I’ve dedicated The House Called Mbabati to the author John Gordon Davis who wrote many books I loved. My favorite was Hold My Hand I’m Dying. It was a great love story, unbearably sad, and years ahead of its time. I enrolled in his writing course two years ago. He was living in Spain then, but I wasn’t really interested in improving my writing skills, I just wanted to meet him – so I didn’t learn a thing, but met one of the greatest fiction writers to come out of Southern Africa, and it will remain as one of the highlights of my writing career. I’m enormously flattered he read my book during the course and happily endorsed it.
Favourite place to write?
I write wherever I am, out in the bush, on the beach, at a pavement cafe, absolutely anywhere.
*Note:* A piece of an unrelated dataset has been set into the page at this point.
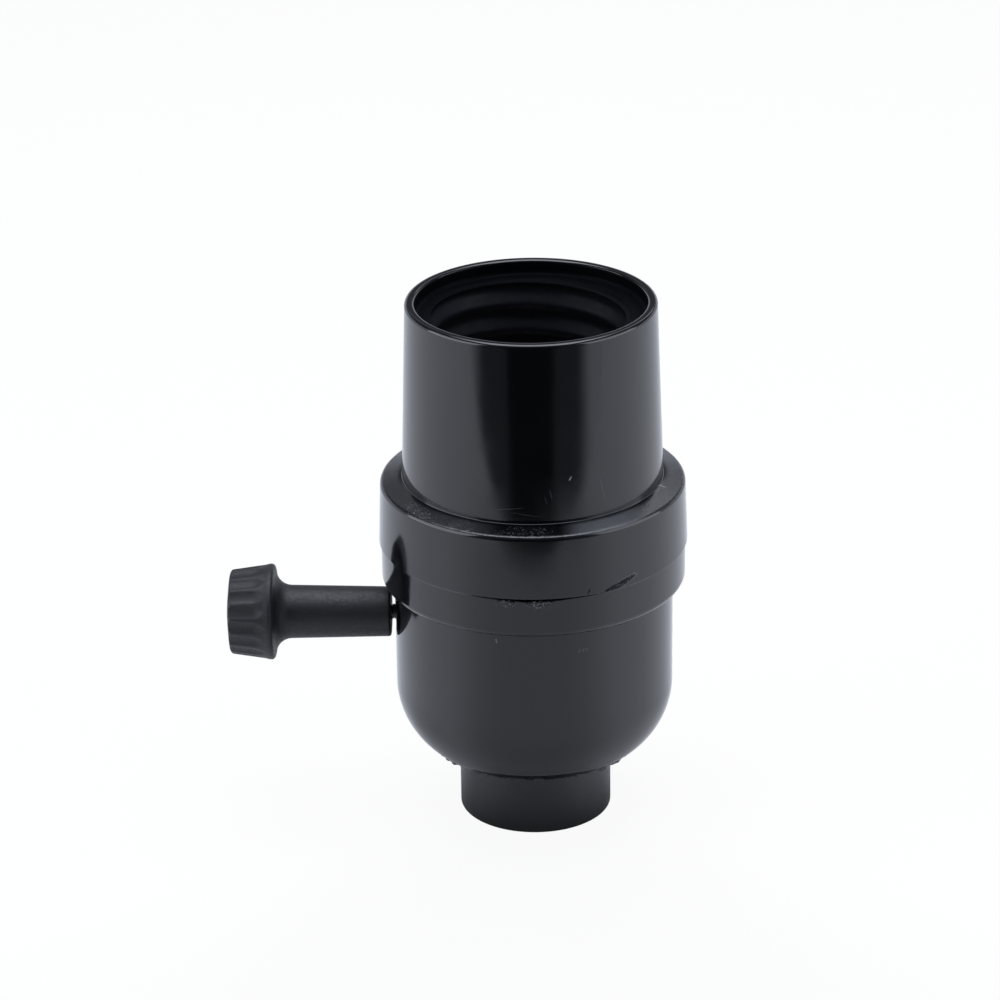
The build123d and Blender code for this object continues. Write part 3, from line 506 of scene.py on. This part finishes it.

I always have a notepad and pen with me in case I spot something, or someone who looks interesting, or maybe someone with an odd look about them – then I transfer it all into the body of my story.
Where did you draw your inspiration for the book?
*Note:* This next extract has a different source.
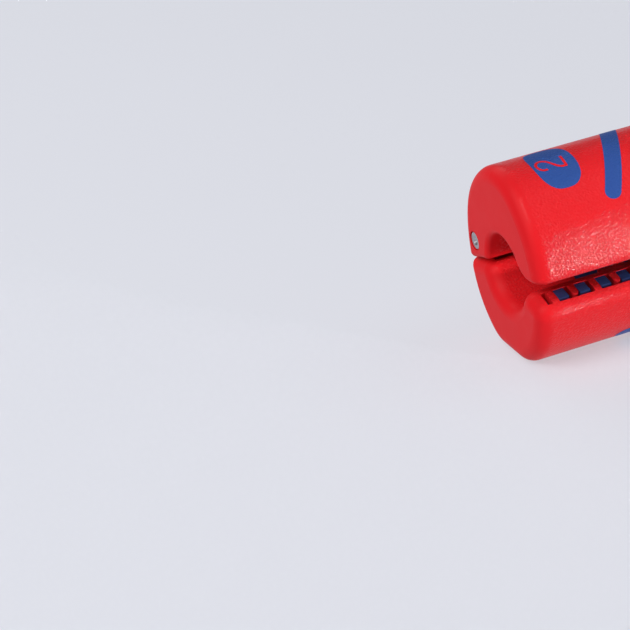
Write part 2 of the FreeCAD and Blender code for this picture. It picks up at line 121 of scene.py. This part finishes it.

When I lived in France there was an elderly woman who used to shuffle around the cafes asking for money and I used to wonder about her life and how she had ended up on the streets. Then one evening I was walking home and saw her sitting in a very posh bar with a glass of champagne in her hand! That gave me the inspiration for Nicola Gray, the main character in The House Called Mbabati and from there the story just grew.
Your scenes describing the bush are so realistic. How many years did you spend in Africa?
I was nine years old when I first came to Africa where my father had been posted. I fell in love with Kenya, the wildlife and the people. I lived in Cape Town for many years and spent ten of those with my own safari business which I loved. The bush is a wonderful place to get your balance back in life, to pause and take a breath. The animals don’t care about money or politics or the violence in the world today – they just get on with the business of being animals. They can teach us a lot I think.
Favourite safari destination? Why?
I think Kenya is my favourite safari destination. It’s so different to any other. When most people think “safari” they think of East Africa which probably has something to do with the sumptuous movie “Out of Africa.”
Having said that Botswana is a magical place, and, again, quite different. It’s probably the most tranquil place I have ever been to and completely unspoiled.
Most memorable adventure in the bush?
Um, I don’t think I’m going to tell you about that!
Were there any properties that provided inspiration for Mbabati?
I once stumbled across an abandoned house out in the bush in Zimbabwe. This was years ago, but it looked so forlorn and mysterious. I wondered who had lived there and what had happened to them. I thought about it for years afterwards. That house became Mbabati.
You’ve travelled extensively. Is there something you always pack in your carry on?
Yes! I always travel with my skin care products, my make up, and my Bose ear phones – and credit cards, of course.
What is your favourite destination? Why?
I really don’t have a favourite destination. All the places that I have travelled to and lived in have been my “favourite” until I get restless again and move on. My family thinks I am completely mad not having a permanent base anywhere, but it’s liberating to be able to move on without a backward glance. For instance I have always wanted to take a look at Malta, so last month I did! I think possessions possess you in the end. I can’t think of anything worse than opening the bedroom curtains each morning and seeing the same view you have been looking at for fifty years – it just wouldn’t work for me.
What’s next? Another book?
Yes! My third book is finished, I’m just starting the edits and I’ve come to South Africa to do this. The world is a worrying place at the moment, with so much violence. There doesn’t seem to be any good news out there and it can be overwhelming. Writing, for me, is the great escape. I put on some classical music and dive into a world I can create; where I can live for a few precious hours without thinking of anything else. I like to write strong stories with memorable characters, and if I’m having a bad day I can always knock one of them off!
It’s hard to make a reader cry but I have to say that even after writing The House Called Mbabati and going through it at least forty times to edit – there are two parts of it that still make me well up!
People often ask me if I’m nervous to travel now, if I’m not scared of being blown up somewhere along the way. This is what I tell them: the safest place to be in the whole wide world is out in the African bush.